╔══
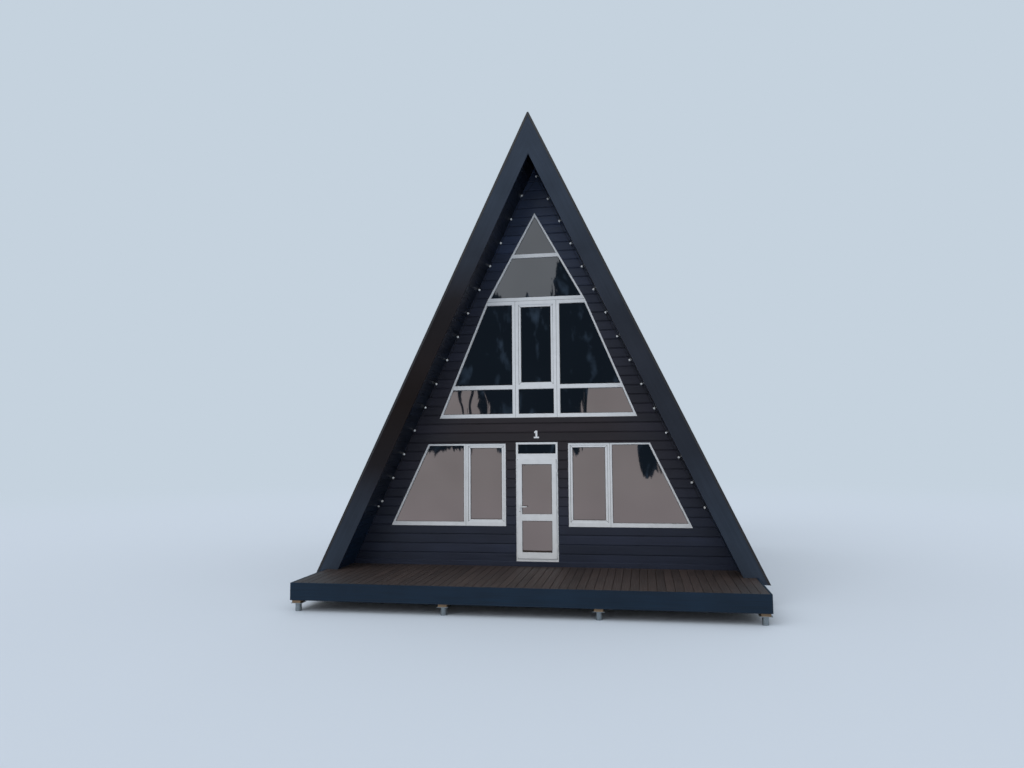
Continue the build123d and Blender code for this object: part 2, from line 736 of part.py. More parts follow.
def festoon_cable():
    """From the last lamp on the right over the apex to the plug on the left-hand soffit."""
    right_end = RIGHT_FIRST_LAMP + LAMP_STEP * (RIGHT_LAMPS - 1) + SOCKET_RADIUS
    left_end = LEFT_FIRST_LAMP + LAMP_STEP * (LEFT_LAMPS - 1) + CABLE_TAIL
    top_distance = CABLE_TOP_FLAT / 2 / sin(RAKE)
    x0, z0 = cable_point(right_end, 1)
    x1, z1 = cable_point(top_distance, 1)
    x2, z2 = cable_point(left_end, -1)
    radii = [CABLE_TOP_BEND, CABLE_TOP_BEND, CABLE_BEND]
    print("cable bends, radius in mm:", radii)
    route = FilletPolyline(
        (x0, CABLE_Y, z0),
        (x1, CABLE_Y, z1),
        (-x1, CABLE_Y, z1),
        (x2, CABLE_Y, z2),
        (x2, CABLE_Y - CABLE_DROP, z2),
        radius=radii,
    )
    section = Plane(origin=route @ 0, z_dir=route % 0) * Circle(CABLE_RADIUS)
    return sweep(section, path=route), route


def lamp_turning(profile, x, z):
    """A lamp's many-sided solid through (y, radius) pairs, from the wall outwards."""
    rings = [front_plane(y) * Pos(x, z) * RegularPolygon(radius, LAMP_SIDES) for y, radius in profile]
    return loft(rings, ruled=True)


def bulb(x, z):
    """Neck, belly and rounded tip of one lamp, in front of its socket."""
    neck_y = -SOCKET_L - FIT
    belly_y = neck_y - BULB_NECK_L
    belly_end_y = belly_y - BULB_BELLY_L
    profile = [
        (neck_y, BULB_NECK_RADIUS),
        (belly_y, BULB_RADIUS),
        (belly_end_y, BULB_RADIUS),
        (belly_end_y - BULB_TIP_L, BULB_TIP_RADIUS),
    ]
    return lamp_turning(profile, x, z)


def socket(x, z):
    """A holder against the wall, slotted where the cable runs through it."""
    holder = lamp_turning([(-FIT, SOCKET_RADIUS), (-SOCKET_L, SOCKET_RADIUS)], x, z)
    slot = 2 * (CABLE_RADIUS + FIT)
    turn = -degrees(RAKE) if x > 0 else degrees(RAKE)
    return holder - Pos(x, CABLE_Y, z) * Rot(0, turn, 0) * Box(slot, slot, 4 * SOCKET_RADIUS)


def festoon_nodes():
    cable, route = festoon_cable()
    places = lamp_places()
    end = route @ 1
    plug = Pos(end.X, end.Y - PLUG_L / 2, end.Z) * Rot(90, 0, 0) * Cylinder(PLUG_RADIUS, PLUG_L)
    return {
        "festoon_cable": cable,
        "festoon_sockets": Compound([socket(x, z) for x, z in places]),
        "festoon_bulbs": Compound([bulb(x, z) for x, z in places]),
        "festoon_plug": plug,
    }


def all_nodes():
    side_rims, end_rims = rim_boards()
    nodes = {
        "piles": piles(),
        "bearers": bearers(),
        "cross_ties": cross_ties(),
        "rim_boards_sides": side_rims,
        "rim_boards_ends": end_rims,
        "deck_boards": deck_boards(),
        "ground_floor": ground_floor(),
        "upper_floor": upper_floor(),
        "door_handles": door_handles(),
        "house_number": house_number(),
    }
    nodes.update(roof_nodes())
    nodes.update(front_wall_nodes())
    nodes.update(back_wall_nodes())
    nodes.update(gable_window_nodes())
    nodes.update(lower_window_nodes())
    nodes.update(back_window_nodes())
    nodes.update(door_frame_nodes())
    nodes.update(door_leaf_nodes())
    nodes.update(hinge_nodes())
    nodes.update(festoon_nodes())
    return nodes


os.makedirs("parts", exist_ok=True)
for name, shape in all_nodes().items():
    export_step(Pos(0, ORIGIN_SHIFT, 0) * shape, f"parts/{name}.step")
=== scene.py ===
import json
from math import atan, cos, radians, sin

import bmesh
import bpy
import numpy as np
from bpy.props import FloatProperty, FloatVectorProperty, PointerProperty
from bpy.types import Operator, Panel, PropertyGroup
from mathutils import Matrix, Vector


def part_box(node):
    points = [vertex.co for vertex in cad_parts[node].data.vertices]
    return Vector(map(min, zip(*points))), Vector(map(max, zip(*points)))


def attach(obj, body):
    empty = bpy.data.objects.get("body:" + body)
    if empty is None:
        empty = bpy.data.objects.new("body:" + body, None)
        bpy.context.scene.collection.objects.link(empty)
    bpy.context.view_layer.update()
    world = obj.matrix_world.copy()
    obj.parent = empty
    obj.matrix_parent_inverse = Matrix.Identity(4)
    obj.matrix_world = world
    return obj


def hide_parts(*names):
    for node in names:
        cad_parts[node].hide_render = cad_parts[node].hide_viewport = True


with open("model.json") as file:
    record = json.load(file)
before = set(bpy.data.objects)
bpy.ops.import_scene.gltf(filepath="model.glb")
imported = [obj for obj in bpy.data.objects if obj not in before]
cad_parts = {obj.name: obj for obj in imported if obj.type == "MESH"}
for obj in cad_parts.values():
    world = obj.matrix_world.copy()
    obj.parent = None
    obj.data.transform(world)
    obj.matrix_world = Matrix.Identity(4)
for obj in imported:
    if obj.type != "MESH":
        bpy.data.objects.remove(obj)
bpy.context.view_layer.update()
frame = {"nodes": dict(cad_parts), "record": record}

bl_info = {
    "name": "A-frame cabin finishes",
    "version": (1, 0, 0),
    "blender": (4, 5, 0),
    "location": "View3D > Sidebar > Cabin",
    "description": "Boards, roof sheets, glazing, lights and finishes of an A-frame cabin",
    "category": "Object",
}


def low(node):
    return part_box(node)[0]


def high(node):
    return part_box(node)[1]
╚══
■ **Written request**
Only the lines from the beginning of the material above through the line with "return loft(rings, ruled=True)" are wanted; extract them exactly.

■ **Written solution**
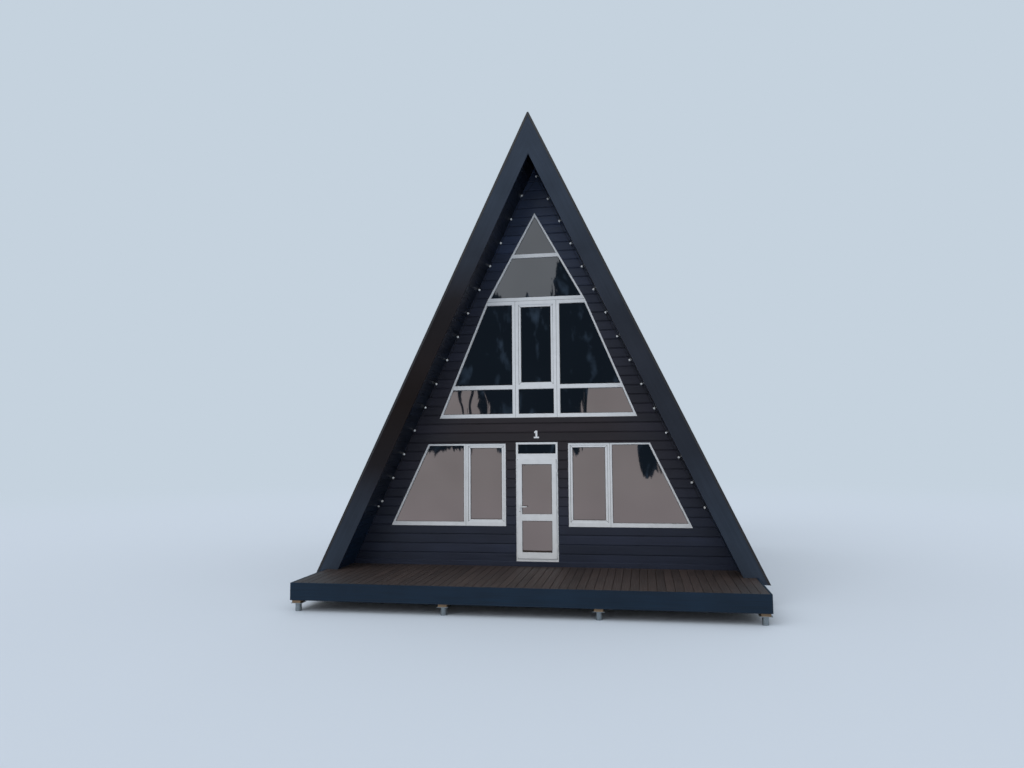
Continue the build123d and Blender code for this object: part 2, from line 736 of part.py. More parts follow.
def festoon_cable():
    """From the last lamp on the right over the apex to the plug on the left-hand soffit."""
    right_end = RIGHT_FIRST_LAMP + LAMP_STEP * (RIGHT_LAMPS - 1) + SOCKET_RADIUS
    left_end = LEFT_FIRST_LAMP + LAMP_STEP * (LEFT_LAMPS - 1) + CABLE_TAIL
    top_distance = CABLE_TOP_FLAT / 2 / sin(RAKE)
    x0, z0 = cable_point(right_end, 1)
    x1, z1 = cable_point(top_distance, 1)
    x2, z2 = cable_point(left_end, -1)
    radii = [CABLE_TOP_BEND, CABLE_TOP_BEND, CABLE_BEND]
    print("cable bends, radius in mm:", radii)
    route = FilletPolyline(
        (x0, CABLE_Y, z0),
        (x1, CABLE_Y, z1),
        (-x1, CABLE_Y, z1),
        (x2, CABLE_Y, z2),
        (x2, CABLE_Y - CABLE_DROP, z2),
        radius=radii,
    )
    section = Plane(origin=route @ 0, z_dir=route % 0) * Circle(CABLE_RADIUS)
    return sweep(section, path=route), route


def lamp_turning(profile, x, z):
    """A lamp's many-sided solid through (y, radius) pairs, from the wall outwards."""
    rings = [front_plane(y) * Pos(x, z) * RegularPolygon(radius, LAMP_SIDES) for y, radius in profile]
    return loft(rings, ruled=True)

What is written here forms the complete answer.